— START DATA EXCERPT —

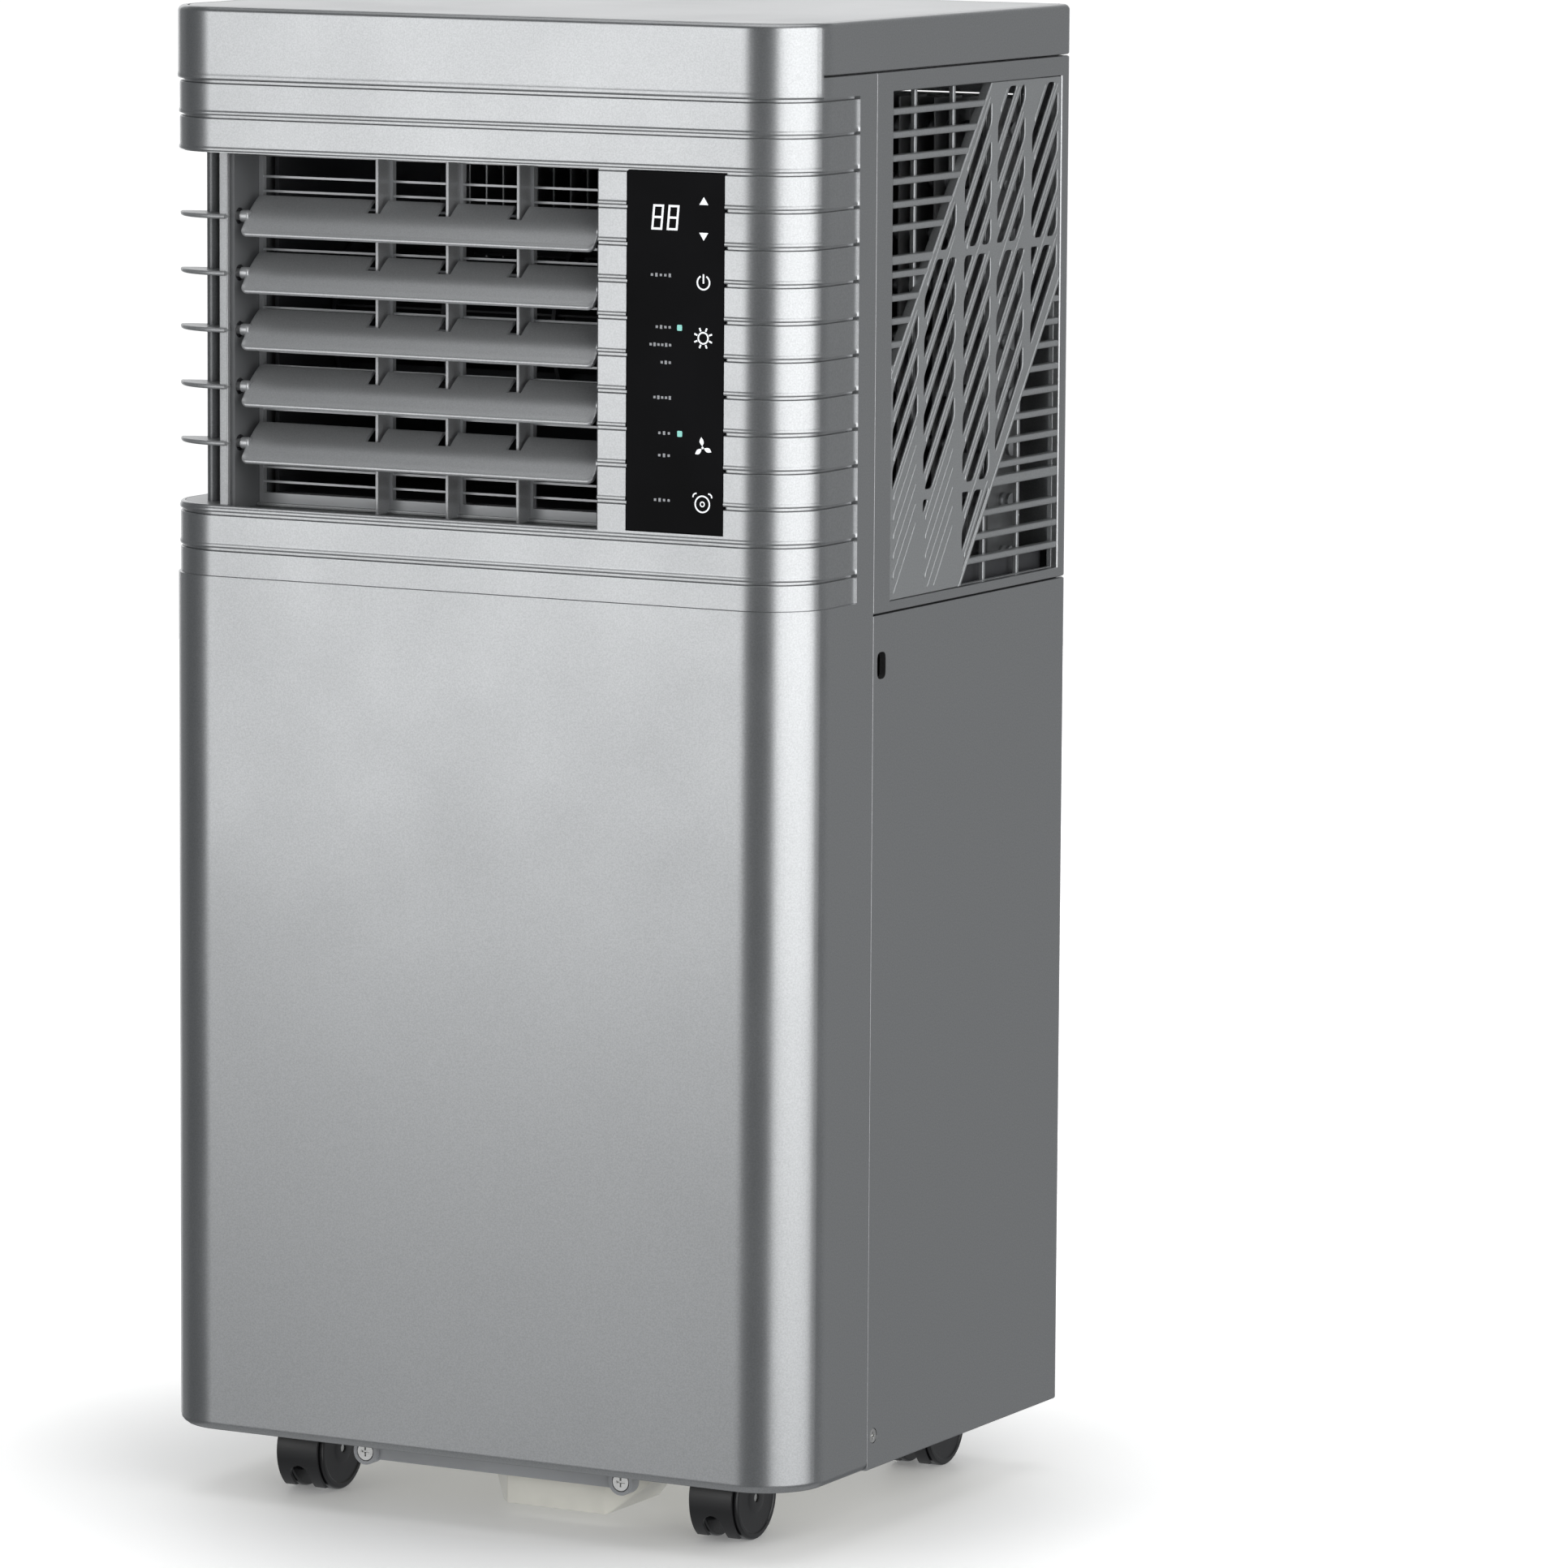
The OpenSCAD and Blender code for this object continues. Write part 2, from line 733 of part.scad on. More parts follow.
// Upright bar that joins all the louvre cranks to the motor's crank
module louvre_link() {
    y = louvre_y + crank_dy;
    low = louvre_z(louvre_count) + crank_dz - 5;
    high = louvre_z(1) + crank_dz + 5;
    arm_z = louvre_z(mid_louvre) + crank_dz;
    color("#d8d8d2") difference() {
        union() {
            block([link_x, y - 3.2, low], [link_x + 3, y + 3.2, high]);
            block([link_x, y, arm_z - 3.2], [link_x + 3, motor_y + crank_dy, arm_z + 3.2]);
            x_rod([link_x, motor_y + crank_dy, arm_z], 3.2, 3);
        }
        for (i = [1 : louvre_count])
            x_rod([0, y, louvre_z(i) + crank_dz], i == 1 ? 1.5 + pivot_clearance : 1.8, big);
        x_rod([0, motor_y + crank_dy, arm_z], 1.8, big);
    }
}

module swing_crank() {
    color("#d8d8d2") translate([0, motor_y, louvre_z(mid_louvre)]) {
        rotate([crank_tilt, 0, 0]) {
            x_rod([link_x + 3.6, 0, 0], 4, 2);
            x_rod([link_x + 3.6, crank_r, 0], 3, 2);
            block([link_x + 3.6, 0, -3], [link_x + 5.6, crank_r, 3]);
            x_rod([link_x - 0.2, crank_r, 0], 1.5, 5);
        }
        x_rod([link_x + 4, 0, 0], 2.5, 10);
    }
}

module swing_motor() {
    motor_x = link_x + 7.2;
    color("#b9bcbe") translate([0, motor_y, louvre_z(mid_louvre)]) difference() {
        union() {
            x_rod([motor_x, 0, 0], 11, 14);
            x_rod([motor_x - 1, 0, 0], 5, 2);
            block([motor_x + 1, -3, -17], [motor_x + 3, 3, 17]);
        }
        x_rod([motor_x - 2, 0, 0], 2.5 + pivot_clearance, 10);
        for (s = [-1, 1]) x_rod([0, 0, s * 14], 1.6, big);
    }
}

// Three upright struts with their head and foot rails
module strut_comb() {
    z0 = outlet_z0 - 1.9;
    color(silver) {
        for (x = strut_x) block([x - 0.75, strut_front_y, z0], [x + 0.75, guard_y - 1.6, outlet_z1 - 0.2]);
        block([duct_left_x + 2.2, guard_y - 4, outlet_z1 - 2.2],
            [outlet_right, guard_y - 1.6, outlet_z1 - 0.2]);
        block([duct_left_x + 2.2, guard_y - 4, z0], [outlet_right, guard_y - 1.6, z0 + 1.6]);
    }
}

// Level bars behind the louvres
module outlet_guard() {
    pitch = 6.5;
    z0 = outlet_z0 - 1.9;
    bars = floor((outlet_h - 10) / pitch);
    left = duct_left_x + 2.2;
    color("#7d8184") {
        block([left, guard_y - 1.5, z0], [outlet_right, guard_y + 1.5, outlet_z0 + 4]);
        block([left, guard_y - 1.5, outlet_z1 - 2], [outlet_right, guard_y + 1.5, outlet_z1 - 0.2]);
        for (k = [1 : bars])
            block([left, guard_y - 0.7, outlet_z0 + 2 + k * pitch],
                [outlet_right, guard_y + 0.7, outlet_z0 + 3 + k * pitch]);
        for (x = concat([left, outlet_right - 2], strut_x))
            block([x, guard_y - 1.5, z0], [x + 2, guard_y + 1.5, outlet_z1 - 0.2]);
    }
}

// ---- Control panel ----

module touch_panel() {
    color("black") block([panel_left, -half_d + band_depth, outlet_z0 + 0.2],
        [panel_left + panel_w, -inner_y + 1.4, outlet_z1 - 0.2]);
}

module display_board() {
    y = -inner_y + 3.5;
    x0 = panel_left - 1;
    x1 = panel_left + panel_w - 1;
    color("#1f6b3a") difference() {
        union() {
            block([x0, y, outlet_z0 + 4], [x1, y + 1.6, outlet_z1 - 4]);
            block([panel_left + 9, y - 1.8, outlet_z0 + 132], [panel_left + 27, y, outlet_z0 + 146]);
            for (z = [14, 38, 66, 92, 112]) translate([panel_left + 37, 0, 0])
                y_rod([0, y - 1.8, outlet_z0 + z], 4.5, 1.8);
            block([x0 + 6, y + 1.6, outlet_z0 + 20], [x0 + 26, y + 4, outlet_z0 + 40]);
        }
        for (x = [x0 + 4, x1 - 4], z = [outlet_z0 + 8, outlet_z1 - 8]) y_rod([x, 0 - big, z], 1.6, 2 * big);
    }
}

module control_box() {
    color("#c9ccce") difference() {
        block([12, -124, 262], [140, -88, 398]);
        block([14, -122, 264], [138, -90, 396]);
        y_rod([30, -95, 300], 4, 20);
    }
    color("#1f6b3a") block([18, -120, 270], [134, -118.4, 390]);
    color("#1f6b3a") for (z = [275, 385]) block([20, -122.2, z - 3], [26, -118, z + 3]);
}

module run_capacitor() {
    color("#d4d6d8") {
        translate([128, -70, 45]) cylinder(r = 17, h = 70);
        for (s = [-1, 1]) translate([128 + s * 6, -70, 114]) cylinder(r = 2, h = 9);
    }
}

// ---- Refrigeration circuit ----

comp_x = -84;
comp_y = -38;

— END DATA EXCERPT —

Print all the data exactly.

▸ OUTPUT FOR THIS EXERCISE
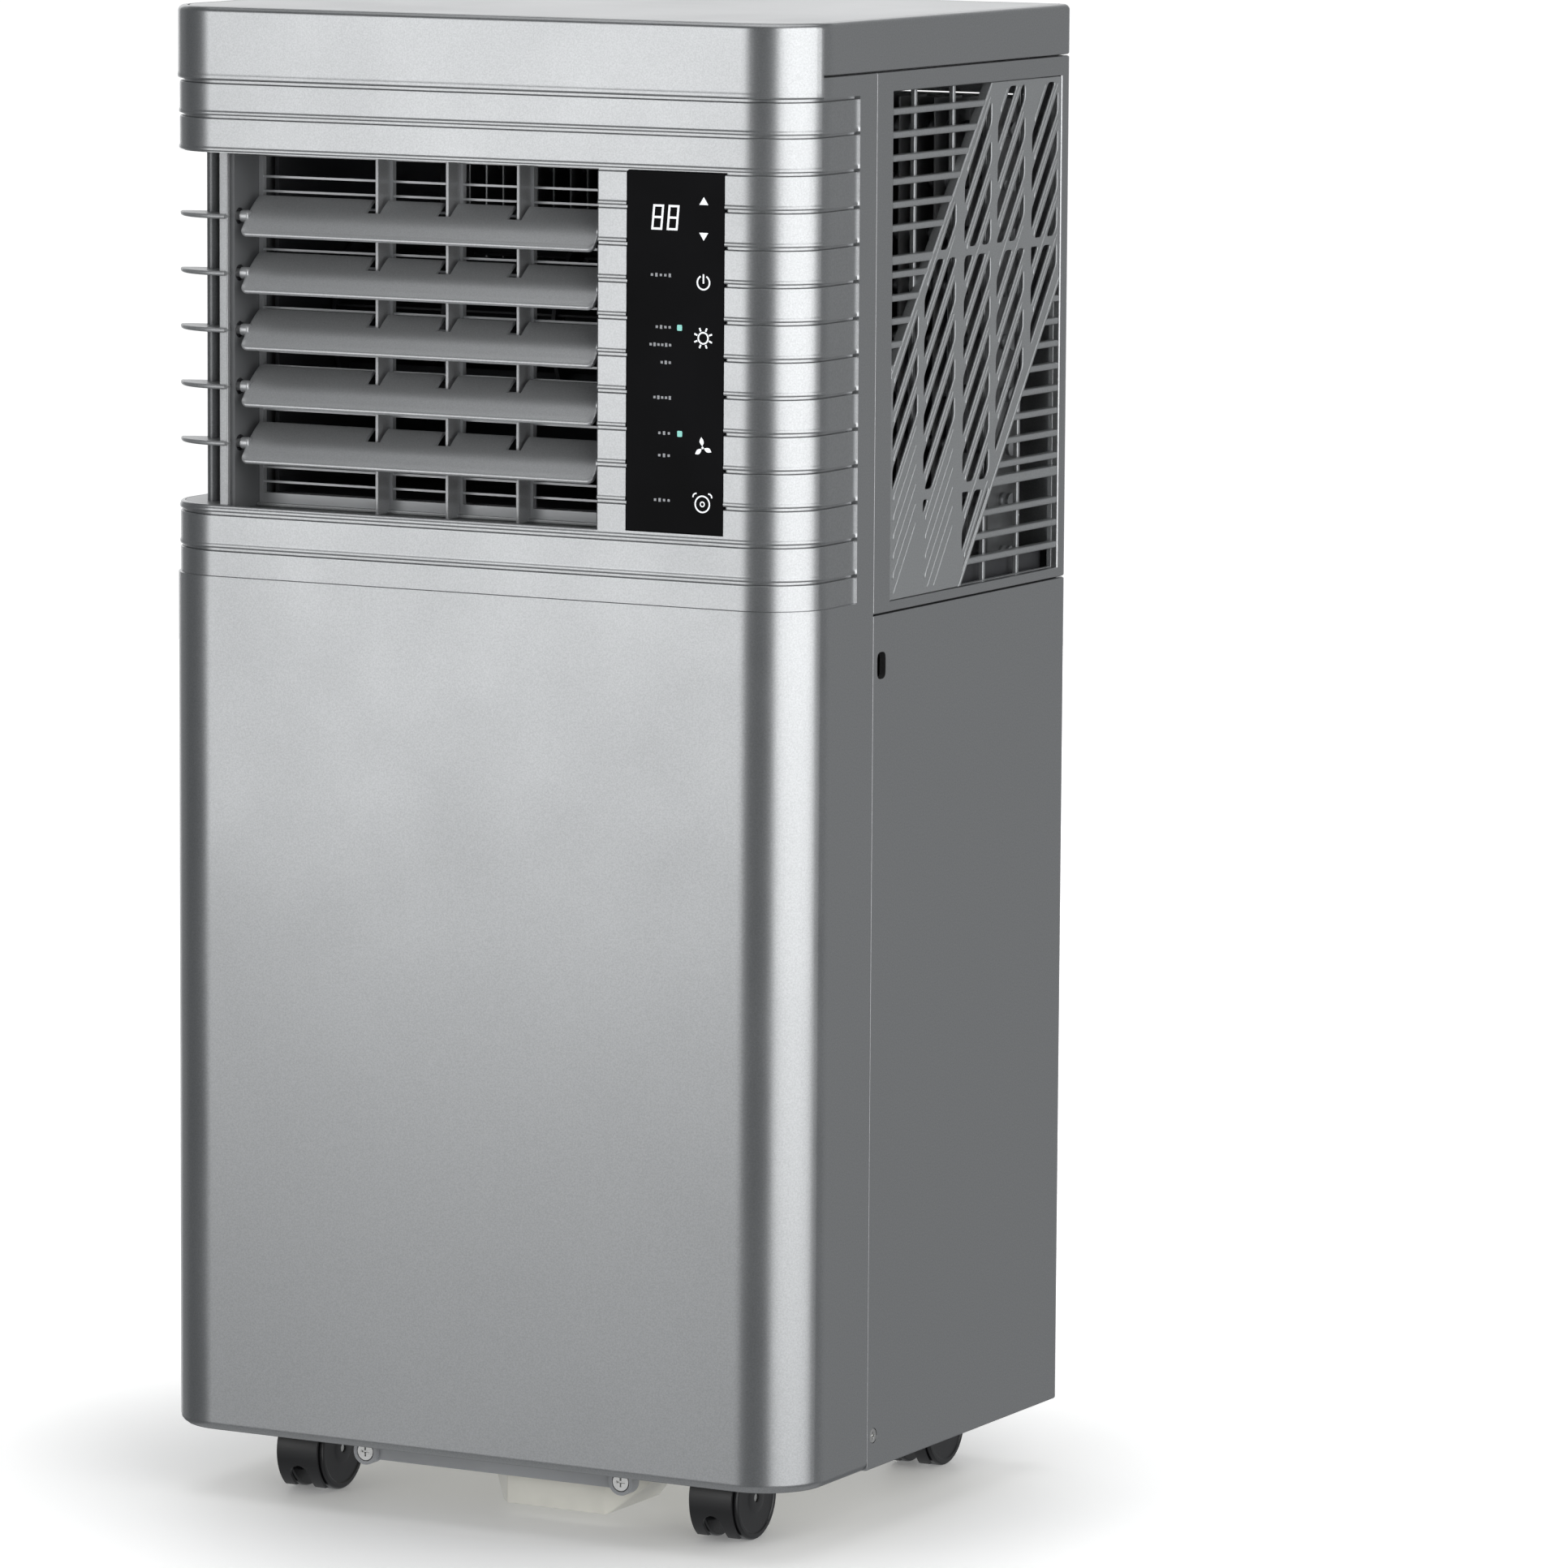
The OpenSCAD and Blender code for this object continues. Write part 2, from line 733 of part.scad on. More parts follow.
// Upright bar that joins all the louvre cranks to the motor's crank
module louvre_link() {
    y = louvre_y + crank_dy;
    low = louvre_z(louvre_count) + crank_dz - 5;
    high = louvre_z(1) + crank_dz + 5;
    arm_z = louvre_z(mid_louvre) + crank_dz;
    color("#d8d8d2") difference() {
        union() {
            block([link_x, y - 3.2, low], [link_x + 3, y + 3.2, high]);
            block([link_x, y, arm_z - 3.2], [link_x + 3, motor_y + crank_dy, arm_z + 3.2]);
            x_rod([link_x, motor_y + crank_dy, arm_z], 3.2, 3);
        }
        for (i = [1 : louvre_count])
            x_rod([0, y, louvre_z(i) + crank_dz], i == 1 ? 1.5 + pivot_clearance : 1.8, big);
        x_rod([0, motor_y + crank_dy, arm_z], 1.8, big);
    }
}

module swing_crank() {
    color("#d8d8d2") translate([0, motor_y, louvre_z(mid_louvre)]) {
        rotate([crank_tilt, 0, 0]) {
            x_rod([link_x + 3.6, 0, 0], 4, 2);
            x_rod([link_x + 3.6, crank_r, 0], 3, 2);
            block([link_x + 3.6, 0, -3], [link_x + 5.6, crank_r, 3]);
            x_rod([link_x - 0.2, crank_r, 0], 1.5, 5);
        }
        x_rod([link_x + 4, 0, 0], 2.5, 10);
    }
}

module swing_motor() {
    motor_x = link_x + 7.2;
    color("#b9bcbe") translate([0, motor_y, louvre_z(mid_louvre)]) difference() {
        union() {
            x_rod([motor_x, 0, 0], 11, 14);
            x_rod([motor_x - 1, 0, 0], 5, 2);
            block([motor_x + 1, -3, -17], [motor_x + 3, 3, 17]);
        }
        x_rod([motor_x - 2, 0, 0], 2.5 + pivot_clearance, 10);
        for (s = [-1, 1]) x_rod([0, 0, s * 14], 1.6, big);
    }
}

// Three upright struts with their head and foot rails
module strut_comb() {
    z0 = outlet_z0 - 1.9;
    color(silver) {
        for (x = strut_x) block([x - 0.75, strut_front_y, z0], [x + 0.75, guard_y - 1.6, outlet_z1 - 0.2]);
        block([duct_left_x + 2.2, guard_y - 4, outlet_z1 - 2.2],
            [outlet_right, guard_y - 1.6, outlet_z1 - 0.2]);
        block([duct_left_x + 2.2, guard_y - 4, z0], [outlet_right, guard_y - 1.6, z0 + 1.6]);
    }
}

// Level bars behind the louvres
module outlet_guard() {
    pitch = 6.5;
    z0 = outlet_z0 - 1.9;
    bars = floor((outlet_h - 10) / pitch);
    left = duct_left_x + 2.2;
    color("#7d8184") {
        block([left, guard_y - 1.5, z0], [outlet_right, guard_y + 1.5, outlet_z0 + 4]);
        block([left, guard_y - 1.5, outlet_z1 - 2], [outlet_right, guard_y + 1.5, outlet_z1 - 0.2]);
        for (k = [1 : bars])
            block([left, guard_y - 0.7, outlet_z0 + 2 + k * pitch],
                [outlet_right, guard_y + 0.7, outlet_z0 + 3 + k * pitch]);
        for (x = concat([left, outlet_right - 2], strut_x))
            block([x, guard_y - 1.5, z0], [x + 2, guard_y + 1.5, outlet_z1 - 0.2]);
    }
}

// ---- Control panel ----

module touch_panel() {
    color("black") block([panel_left, -half_d + band_depth, outlet_z0 + 0.2],
        [panel_left + panel_w, -inner_y + 1.4, outlet_z1 - 0.2]);
}

module display_board() {
    y = -inner_y + 3.5;
    x0 = panel_left - 1;
    x1 = panel_left + panel_w - 1;
    color("#1f6b3a") difference() {
        union() {
            block([x0, y, outlet_z0 + 4], [x1, y + 1.6, outlet_z1 - 4]);
            block([panel_left + 9, y - 1.8, outlet_z0 + 132], [panel_left + 27, y, outlet_z0 + 146]);
            for (z = [14, 38, 66, 92, 112]) translate([panel_left + 37, 0, 0])
                y_rod([0, y - 1.8, outlet_z0 + z], 4.5, 1.8);
            block([x0 + 6, y + 1.6, outlet_z0 + 20], [x0 + 26, y + 4, outlet_z0 + 40]);
        }
        for (x = [x0 + 4, x1 - 4], z = [outlet_z0 + 8, outlet_z1 - 8]) y_rod([x, 0 - big, z], 1.6, 2 * big);
    }
}

module control_box() {
    color("#c9ccce") difference() {
        block([12, -124, 262], [140, -88, 398]);
        block([14, -122, 264], [138, -90, 396]);
        y_rod([30, -95, 300], 4, 20);
    }
    color("#1f6b3a") block([18, -120, 270], [134, -118.4, 390]);
    color("#1f6b3a") for (z = [275, 385]) block([20, -122.2, z - 3], [26, -118, z + 3]);
}

module run_capacitor() {
    color("#d4d6d8") {
        translate([128, -70, 45]) cylinder(r = 17, h = 70);
        for (s = [-1, 1]) translate([128 + s * 6, -70, 114]) cylinder(r = 2, h = 9);
    }
}

// ---- Refrigeration circuit ----

comp_x = -84;
comp_y = -38;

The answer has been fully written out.